Une routine capillaire authentique de 1828

Je passe pas mal de temps sur Gallica à la recherche de vieux livres, manuels et autres documents qui permettent de découvrir comment les gens vivaient « avant ». Car certes on peut toujours lire des livres d’Histoire ou déjà écrits par les autres mais c’est quand même bien plus sympa de trouver ses sources soi-même, la recherche c’est la moitié du plaisir je trouve.

Aujourd’hui je m’intéresse aux routines capillaires de nos ancêtres à partir de plusieurs manuels de coiffure et d’entretien des cheveux des années 1820 dont :

Garder une tête propre sans se laver les cheveux ?

Comme vous vous en doutez, pas d’eau courante (et encore moins d’eau chaude) dans les foyers du début du XIXème siècle.
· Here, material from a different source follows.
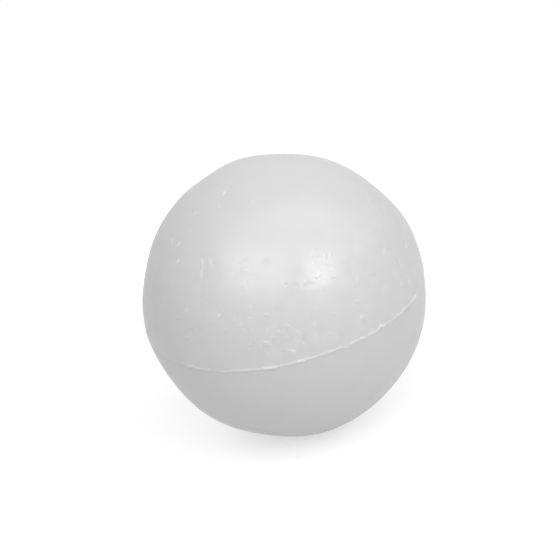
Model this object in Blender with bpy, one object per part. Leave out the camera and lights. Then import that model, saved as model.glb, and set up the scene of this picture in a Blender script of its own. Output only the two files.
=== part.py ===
"""Polystyrene ball, 100 mm across: one solid moulding of expanded beads.

Metres, +Z up. The origin is the centre of the ball. Its two mould halves met in the XY plane, so the thin flash
that they left runs round the ball there, and +Z points to the pole of the upper half.
"""

import math

import bmesh
import bpy

# Ball
BALL_DIAMETER = 0.100

# Flash along the parting line: a low fin that tapers from its foot on the ball to a narrow crest
FLASH_HEIGHT = 0.0004
FLASH_FOOT_WIDTH = 0.0010
FLASH_CREST_WIDTH = 0.0004

# Facets of the turned surface
STEPS_AROUND = 96
STEPS_POLE_TO_FLASH = 24

# The profile is turned once for each facet, and the copies of its two ends meet at the poles
POLE_MERGE_DISTANCE = 0.000001

# Edges that fold by more than this stay sharp: those of the flash
SHARP_ANGLE = math.radians(20)

# Satin white foam
FOAM_COLOUR = (0.80, 0.80, 0.80, 1.0)
FOAM_ROUGHNESS = 0.45
FOAM_METALLIC = 0.0


def clear_scene():
    for item in list(bpy.data.objects):
        bpy.data.objects.remove(item, do_unlink=True)


def foam_material():
    material = bpy.data.materials.new("foam")
    material.use_nodes = True
    shader = material.node_tree.nodes["Principled BSDF"]
    shader.inputs["Base Color"].default_value = FOAM_COLOUR
    shader.inputs["Roughness"].default_value = FOAM_ROUGHNESS
    shader.inputs["Metallic"].default_value = FOAM_METALLIC
    return material


def upper_arc():
    """Points (radius from the axis, height) from the upper pole down to the foot of the flash."""
    radius = BALL_DIAMETER / 2
    foot_latitude = math.asin(FLASH_FOOT_WIDTH / 2 / radius)
    step = (math.pi / 2 - foot_latitude) / STEPS_POLE_TO_FLASH
    arc = [(0.0, radius)]
    for i in range(1, STEPS_POLE_TO_FLASH + 1):
        latitude = math.pi / 2 - i * step
        arc.append((radius * math.cos(latitude), radius * math.sin(latitude)))
    return arc


def ball_profile():
    """The ball's outline on one side of its axis, top to bottom: upper arc, flash, lower arc."""
    arc = upper_arc()
    crest_radius = BALL_DIAMETER / 2 + FLASH_HEIGHT
    half = arc + [(crest_radius, FLASH_CREST_WIDTH / 2)]
    mirrored = [(r, -z) for r, z in reversed(half)]
    return half + mirrored


def turned_mesh(name, profile):
    """The profile spun once round the Z axis into a closed surface whose faces point out."""
    shape = bmesh.new()
    vertices = [shape.verts.new((r, 0.0, z)) for r, z in profile]
    edges = [shape.edges.new(pair) for pair in zip(vertices, vertices[1:])]
    bmesh.ops.spin(
        shape,
        geom=vertices + edges,
        cent=(0.0, 0.0, 0.0),
        axis=(0.0, 0.0, 1.0),
        angle=math.tau,
        steps=STEPS_AROUND,
        use_merge=True,
    )
    bmesh.ops.remove_doubles(shape, verts=shape.verts, dist=POLE_MERGE_DISTANCE)
    bmesh.ops.recalc_face_normals(shape, faces=shape.faces)
    mesh = bpy.data.meshes.new(name)
    shape.to_mesh(mesh)
    shape.free()
    mesh.shade_smooth()
    mesh.set_sharp_from_angle(angle=SHARP_ANGLE)
    return mesh


def add_ball():
    mesh = turned_mesh("ball", ball_profile())
    mesh.materials.append(foam_material())
    ball = bpy.data.objects.new("ball", mesh)
    bpy.context.scene.collection.objects.link(ball)
    return ball


def main():
    clear_scene()
    add_ball()


main()
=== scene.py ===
import math
import random
from collections import namedtuple

import bmesh
import bpy
import numpy as np
from mathutils import Matrix, Vector, noise
from mathutils.kdtree import KDTree


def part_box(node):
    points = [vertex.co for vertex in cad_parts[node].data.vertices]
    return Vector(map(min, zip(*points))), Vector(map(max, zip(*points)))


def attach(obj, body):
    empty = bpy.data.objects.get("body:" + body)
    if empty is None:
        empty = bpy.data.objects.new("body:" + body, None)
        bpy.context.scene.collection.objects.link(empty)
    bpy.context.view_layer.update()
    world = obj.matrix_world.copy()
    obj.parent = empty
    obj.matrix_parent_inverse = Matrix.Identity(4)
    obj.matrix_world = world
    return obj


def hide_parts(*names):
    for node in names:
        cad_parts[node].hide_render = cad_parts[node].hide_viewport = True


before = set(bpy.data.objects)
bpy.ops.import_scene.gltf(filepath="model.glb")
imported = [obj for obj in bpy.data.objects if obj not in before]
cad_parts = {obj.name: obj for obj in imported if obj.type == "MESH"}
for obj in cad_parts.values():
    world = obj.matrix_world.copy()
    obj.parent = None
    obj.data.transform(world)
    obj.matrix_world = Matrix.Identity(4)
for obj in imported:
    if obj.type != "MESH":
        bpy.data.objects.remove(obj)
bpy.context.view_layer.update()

# The ball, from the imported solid: only the flash stands out past its radius
LOW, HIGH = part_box("ball")
BALL_RADIUS = (HIGH.z - LOW.z) / 2
FLASH_HEIGHT = (HIGH.x - LOW.x) / 2 - BALL_RADIUS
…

Il faut aller au puits ou à la rivière et l’on préfère utiliser l’eau pour les tâches ménagères et la cuisine. Pas de shampoing à l’horizon ni de nettoyage hebdomadaire non plus. Alors comment gardait-on une tête relativement propre ? Grâce à un peignage et un brossage méticuleux.

Il faut avoir le plus grand soin de tenir [les cheveux] propres en les peignant tous les jours, pour les nettoyer du son [la saleté] qui s’amasse sur la tête.
L’Abdeker moderne, 1818

On dort avec un fichu de toile sur la tête pour protéger les cheveux de la poussières et éviter qu’ils ne prennent un mauvais pli. L’idée est de brosser les cheveux généralement deux fois par jour (matin et soir) pour éliminer la poussières, les impuretés et les pellicules. L’action du brossage permet aussi de distribuer le sébum des racines jusqu’aux pointes et ainsi d’hydrater les cheveux. On commence par passer le peigne sur les cheveux pour les démêler et séparer les mèches puis on passe la brosse sur toute la tête.

Une jeune fille se prépare dans son cabinet de toilette. Circa 1830.

Et quand les cheveux sont très sales ?

On évite de se laver la tête avec de l’eau froide ou chaude car cela favoriserait les maux de tête et les douleurs aux dents, surtout chez les enfants. J’ai cependant trouvé des mentions de lavage à l’eau tiède et au savon dans certains manuels. L’Art de se coiffer conseille notamment de se laver entièrement la chevelure lorsque l’on prend un bain. L’auteur indique que cela permet de garder une chevelure en pleine santé.

Les informations divergent donc sur le sujet du lavage des cheveux à l’eau. Mais n’oublions pas que même si l’on se lave les cheveux à chaque fois que l’on prend un bain, cela n’en devient pas pour autant une activité fréquente. Une toilette de chat de parties spécifiques du corps est plus commune que des bains en immersion complète (remplir une baignoire avec des seaux c’est autre chose que d’ouvrir un robinet). Le nettoyage des cheveux à l’eau reste donc une activité peu fréquente.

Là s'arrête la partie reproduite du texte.